Here is the honest answer, before the throat-clearing: what keeps a marriage strong is not romance, chemistry, or never fighting. It is the unglamorous stuff. Repairing after a fight instead of pretending it did not happen. Protecting respect even when you are annoyed. Carrying the invisible load together instead of letting it default to one person. Staying genuinely curious about someone who keeps changing. Nobody writes that on a wedding card, but it is the real engine, and the good news is that all of it is learnable.

One thing we notice in Maia conversations is that the couples who describe themselves as solid are rarely the ones with the most spark. They are the ones who got good at the boring parts. They circle back after a blowup. They stay polite on the bad days, not just the good ones. That is what compounds.

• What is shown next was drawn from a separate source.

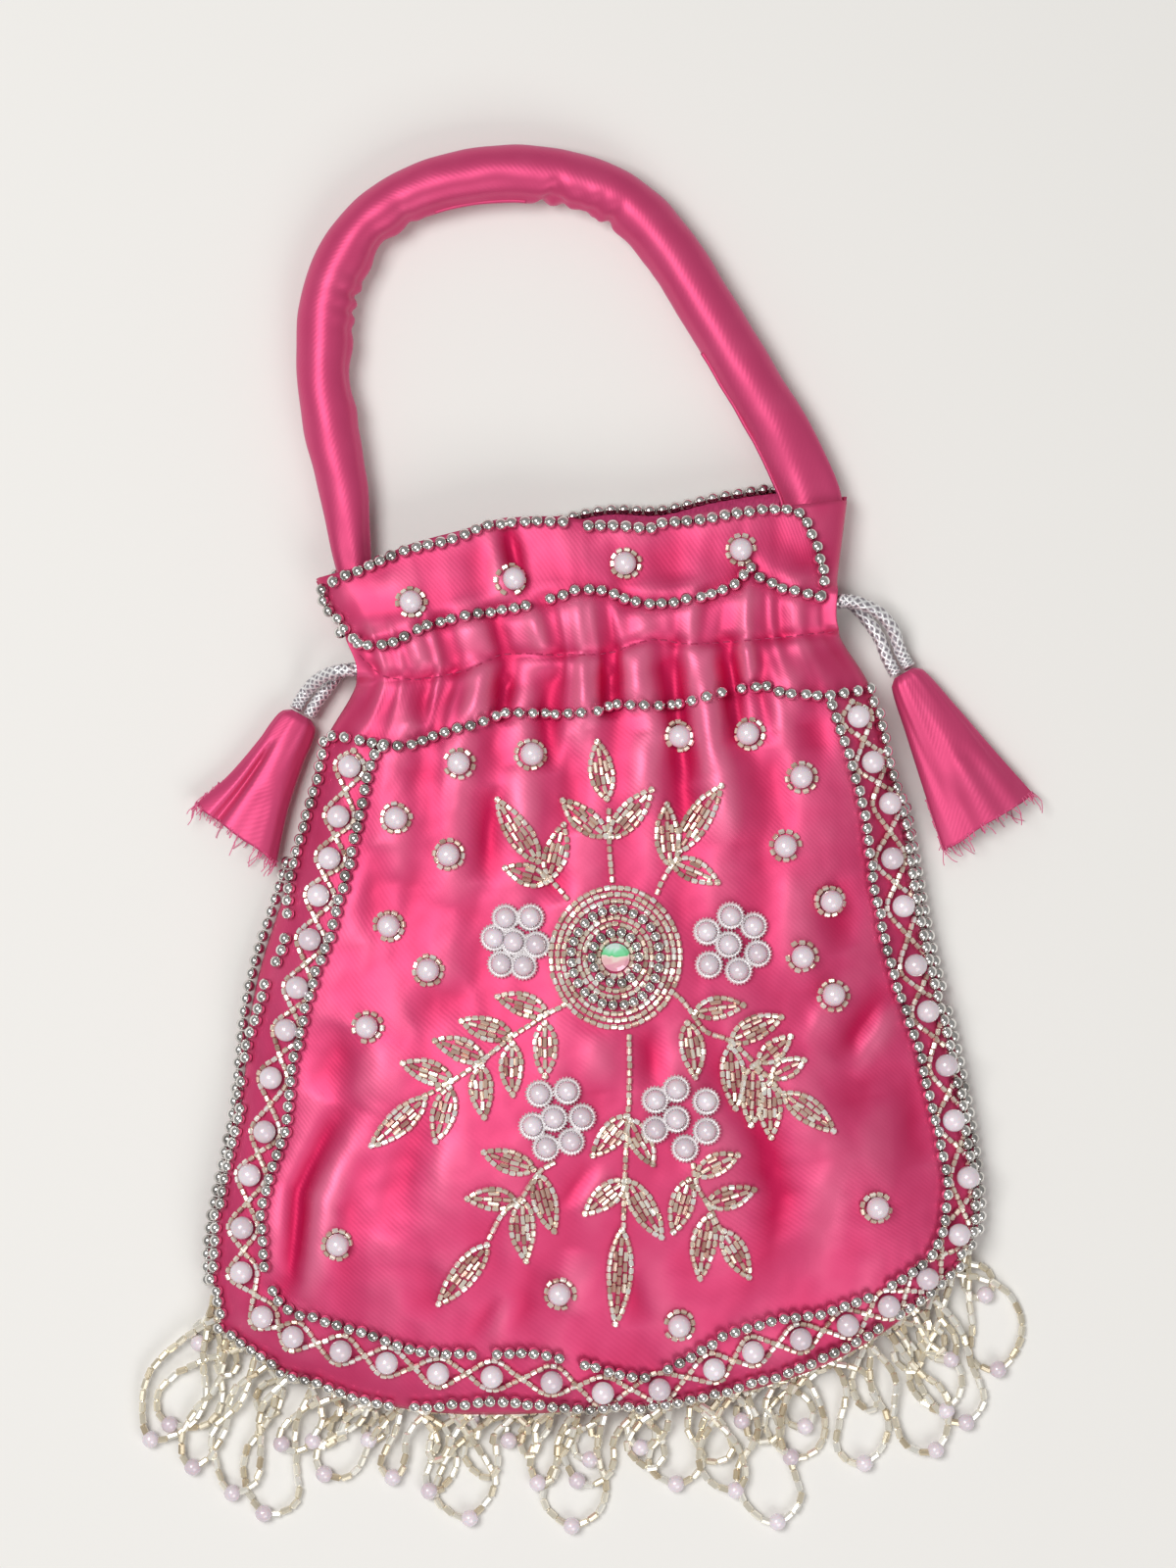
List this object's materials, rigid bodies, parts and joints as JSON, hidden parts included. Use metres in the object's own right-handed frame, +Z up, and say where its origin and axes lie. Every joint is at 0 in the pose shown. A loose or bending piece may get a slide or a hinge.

The unglamorous stuff nobody frames as romantic

Break the engine into its actual parts, because "work on your marriage" is useless until you know what work.

  • Repair, every single time. Strong couples are not the ones who never fight. They are the ones who come back: "That got heated. I am sorry for my part. Can we try again?" A clean repair matters more than a clean argument. Most fights are survivable. Unrepaired ones are what quietly turn into distance.
  • Respect, especially when you are irritated. You can be furious and still not be contemptuous. No name-calling, no eye-rolling, no reaching for the divorce word as a weapon. How you treat each other on the worst day is the thing that adds up over years.
  • The invisible load, made visible. Somebody is tracking the appointments, the gifts, the groceries, the emotional temperature of the house. When that lands on one person by accident, it breeds a specific kind of lonely resentment. The fix is unsexy: actually list who carries what, and rebalance it on purpose.
  • Curiosity about a moving target. People keep changing. The fastest way to feel like strangers is to assume you already know everything there is to know. Ask your partner something you do not have the answer to. And when they hand you the work they did, say the specific thing: "thank you for handling dinner so I could rest" lands harder than a generic compliment ever will.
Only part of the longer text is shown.